Romancier anglais (Cardross, Dumbartonshire, 1896 – Montreux 1981).

Médecin dans la marine, il dit la ténacité des hommes de bonne volonté, la loi morale sous un ciel vide, la droiture dans un monde vil (le Chapelier et son château, 1935 ; Sous le regard des étoiles, 1934 ; les Clés du royaume, 1941 ; les Vertes Années, 1944 ; l'Arbre de Judas, 1961). La Citadelle (1937) reste son titre le plus connu : un médecin, pris entre son métier et la mine qui l'emploie, perd sa femme et sa foi, mais reconquiert in extremis son honneur et son idéal.

Cros (Charles)

  • Charles Cros, l'Obsession, par Constant Coquelin

Écrivain français (Fabrezan 1842 – Paris 1888).

« Physicien, chimiste, philosophe et poète, je suis depuis longtemps condamné à n'être que l'humoriste titubant de Pituite et du Hareng saur. » Cros consate en 1887 un malentendu : on le réduit à un bohème fantasque. Assidu aux « Vilains Bonshommes », au « Cercle zutique » (1871), un des premiers hydropathes, une célébrité du Chat-Noir (1881), il avait fondé le « Club des zutistes » (1883). L'habitué des tavernes (Quartier latin, Montmartre, Montparnasse) avait fait rire : il laisse la trace d'un humoriste vertigineux. Il avait recréé le genre médiéval oublié du monologue, devenu grâce à lui une « espèce de vaudeville à un personnage » selon la définition de Coquelin : il reprend les textes du poète miséreux, mélange corrosif de burlesque et de « fumisterie » d'où surgit une poésie absurde. Seul Verlaine (Hommes d'aujourd'hui, 1888) reconnaît le « versificateur irréprochable qui laisse au thème sa grâce ingénue ou perverse ». En 1873, Cros publie à ses frais son unique recueil de vers, le Coffret de santal. Mêlant thèmes et genres, fonds populaire ou métrique savante (la terza rima chère à Gautier), dans des vers « ni classiques, ni romantiques, ni décadents bien qu'avec une pente à être décadents, s'il fallait absolument mettre un semblant d'étiquette sur de la littérature aussi indépendante et primesautière » (Verlaine), cette somme, fraîche, hétérogène, retient par ses Fantaisies en prose, dont « Sur trois aquatintes de Henry Cros ». Elle a une rare fantaisie de voyant.
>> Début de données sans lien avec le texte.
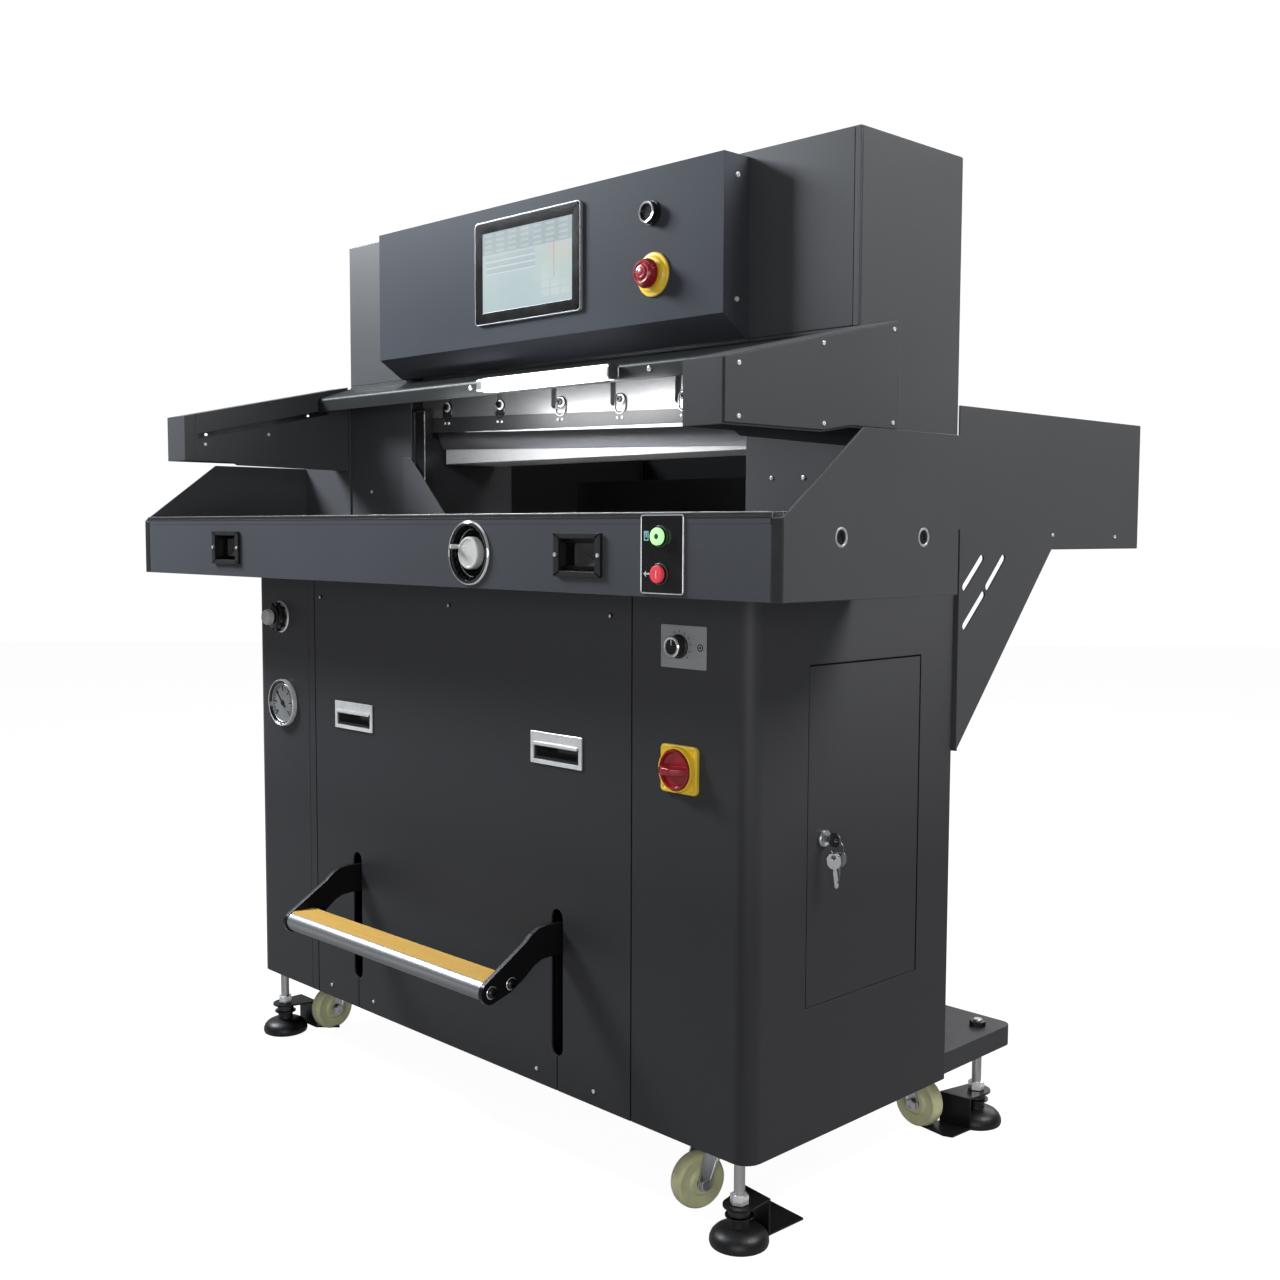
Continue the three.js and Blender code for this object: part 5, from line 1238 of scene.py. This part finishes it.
# Head: the emergency stop, the button above it, and the groove down each side.
stopButton = {
    "spot": (256, boxFront, 1229), "steps": 64, "grooves": 16, "grooveRadius": 0.8,
    "groove": ((20.6, -11, 0), (17.6, -26, 0)),
    "collar": [
        (8.4, 0.3), (29.6, 0.3), (30, 1), (30, 2.6), (28.6, 3.8), (26, 4), (24.6, 4.6), (22.4, 7.2),
        (19, 7.6), (8.4, 7.6), (8.4, 0.3),
    ],
    "cap": [
        (0, -18), (8, -18), (8, 12), (18.6, 12), (20, 13), (20, 16), (19, 18), (17.8, 22),
        (16.4, 24.4), (14.2, 25.8), (12.6, 25.6), (11.6, 24.6), (10.4, 24.6), (9.4, 26.2),
        (7, 26.8), (5.4, 26.4), (4.6, 26.8), (0, 27),
    ],
}
spot, steps = stopButton["spot"], stopButton["steps"]
node = ["estop_collar"]
fitRound("stopCollar", spot, stopButton["collar"], steps, "machine", "yellowPlastic", node)
mushroom = addTurned("stopMushroom", stopButton["cap"], spot, forward, steps)
groove = addRod("groove", *stopButton["groove"], stopButton["grooveRadius"], 8)
cutAway(mushroom, joinPieces("grooves", *ringOf(groove, spot, spread(stopButton["grooves"]))))
fit(smoothPiece(mushroom, roundAngle), "estop", "redPlastic", ["estop_button"])
headButton = {
    "spot": (252, boxFront, 1312), "steps": 48,
    "seat": [(15.3, 0.3), (16.9, 0.3), (17.1, 1), (16.6, 3.2), (15.3, 3.2), (15.3, 0.3)],
    "cap": [
        (0, -18), (8, -18), (8, 3.6), (14.4, 3.6), (15, 4.4), (14.4, 11.6), (12.4, 12.4),
        (11.2, 11.4), (10.8, 9.4), (0, 9),
    ],
    "ring": [(11.6, 11.2), (14.2, 11.2), (14.5, 12.2), (13.4, 13.2), (11.8, 12.8), (11.6, 11.2)],
}
spot, steps = headButton["spot"], headButton["steps"]
fitRound("headButtonSeat", spot, headButton["seat"], steps, "machine", "blackPlastic")
node = ["head_button"]
fitRound("headButtonCap", spot, headButton["cap"], steps, "head_push", "glossPlastic", node)
fitRound("headButtonRing", spot, headButton["ring"], steps, "head_push", "chrome")
headGroove = ((555.4, 194, 1130), (556.8, 197.4, 1378.5))
grooves = [addBlock("groove", *mirrored(sign, headGroove)) for sign in (1, -1)]
smoothPiece(cutAway(dressed["head_cover"], *grooves))
print("head dressed")

# Knife: a dark lower band on the bright bar, a thin bright strip along the band's foot as a painted
# highlight, and a bolt in each slot.
knifeLook = {
    "tilt": 1.64, "pivot": (0, 0, 1165), "face": 214.8, "bolts": [-300, -160, -12, 121, 252],
    "boltHigh": 1077, "band": [(-371, 1035), (371, 1040.4), (371, 1060), (-371, 1060)],
    "shine": [(-250, 1034.4), (371, 1034.2), (371, 1040.2), (-250, 1035.2)],
    "lining": ((-12, 212.6, 1055), (12, 214.9, 1086)), "round": 11.4, "head": 5.4,
    "headBack": 216, "headFront": 209.6, "washerBack": 214.2,
    "washer": [(4.2, 0), (8.4, 0), (8.4, 1.2), (7.8, 1.6), (4.2, 1.6), (4.2, 0)],
    "stud": 2.0, "studs": (-4, 6), "studHigh": 1050, "studBack": 214, "studFront": 211.6,
}


def fitKnife(piece, finish):
    # Leans a piece with the knife's bar before it is fitted.
    pivot = at(*knifeLook["pivot"])
    turn = Matrix.Rotation(math.radians(knifeLook["tilt"]), 4, "Y")
    leaning = move(piece, Matrix.Translation(pivot) @ turn @ Matrix.Translation(-pivot))
    return fit(smoothPiece(leaning), "knife", finish)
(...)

Les parnassiens, croisés dans le salon de Nina de Villard (sa passion), impassibles, oubliant sa participation aux deux premiers Parnasse, l'excluent (« Je suis l'expulsé des vieilles pagodes »). Sa Revue du Monde nouveau, qui publia le Démon de l'analogie de Mallarmé, eut trois numéros. Celui qui rêvait de communiquer avec les planètes a dispersé ses dons littéraires et scientifiques. Il eut l'idée du phonographe (d'où l'actuel prix du même nom), du télégraphe, réussit la synthèse des pierres précieuses, fit des recherches sur la photographie en couleurs. Sa légèreté, sa désinvolture ont les fulgurations de l'humour moderne (Breton le cite dans son Anthologie de l'humour noir) et l'empêchèrent de figurer au premier rang des poètes ou des physiciens. « Moi, je vis la vie à côté. » Le Collier de griffes est posthume. Pour Breton, Cros annonce les Illuminations et Rimbaud.